Что касается приговоров с «наказанием на теле», то в отношении дворян в полках применялись исключительно шпицрутены. Этот вид телесного наказания был самым распространенным: в армии он воспринимался как дисциплинарное взыскание, не лишавшее военного и дворянина чести{1246}. Из 113 дворян, наказанных за правонарушения, лишь три человека подверглись порке за весь исследуемый период. Любопытно, что все они были потомственными дворянами. Подпрапорщик Ефим Федорович Воробьевский, выходец из дворян Алатырского уезда, попал под суд в 1753 году по обвинению в расхищении серебра из разграбленного калмыками купеческого каравана. По приговору военного суда он был прогнан через полк шпицрутенами шесть раз, а потом разжалован в рядовые до выслуги. В том же году он был произведен в подпрапорщики{1247}. Второй случай произошел с представителем старейшего рода Уфы — князем Василием Андреевичем Ураковым, служившим драгуном в Уфимском полку. В 1739 году он «за противность перед поручиком Кузнецовым в ослушании и за пьянство наказан шпицрутенами и послан в Екатеринбург в каторжную работу на два года»{1248}. Третий — драгун Шешминского полка ландмилиции Терентий Михайлович Шевелев, происходивший из смоленского шляхетства Казанского уезда, — попал под суд в 1744 году по обвинению в покупке «заведомо краденых лошадей и по конфирмации оштрафован шпицрутенами через полк 6 раз»{1249}. Таким образом, задолго до 1785 года телесные наказания применялись в отношении дворянства крайне редко.
Столь же редкими в практике наказаний были разного рода денежные штрафы.

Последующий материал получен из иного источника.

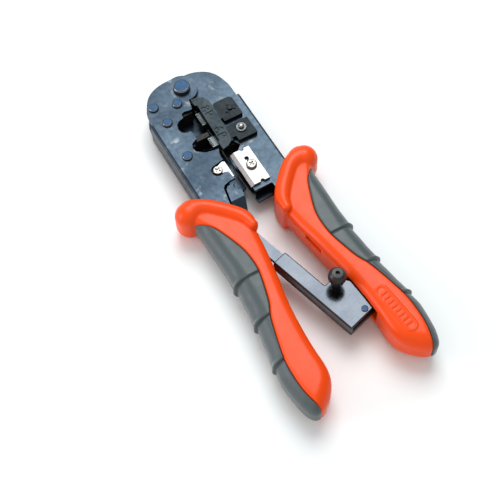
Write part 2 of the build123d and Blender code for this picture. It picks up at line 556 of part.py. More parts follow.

Всего в 18 приговорах в качестве меры наказания были установлены конфискация имущества, вычет из жалованья, требование восполнить пропажу и так далее. К ним приговаривали только в тех случаях, когда ущерб был доказан. В первую очередь это касалось преступлений в отношении имущества частных лиц, в то время как за преступления в отношении казенного имущества эта мера применялась далеко не всегда. Нередко в расчет бралась способность обвиняемого восполнить нанесенный ущерб. Например, в 1772 году поручик Оренбургского гарнизонного полка Автоном Иванович Ляпунов попал под суд за то, что, сопровождая до Смоленска партию башкир, совершал «не порядочные и чести офицера предосудительные поступки», в частности, брал «овес без меры, а сено без весу», обнадеживая сельчан тем, что «платеж учинен будет якобы следующим за ним Ляпуновым майором Шмаковым». Кроме того, он употребил «на свои надобности» отпущенные ему на раздачу башкирам 60 рублей, вымогал у жителей подарки, вино и деньги. Тем не менее он сумел избежать конфискации имущества, поскольку после подсчета ущерба, причиненного им на протяжении всего пути следования партии, оказалось, что его имение не компенсирует и сотой доли стоимости незаконно изъятого добра{1250}.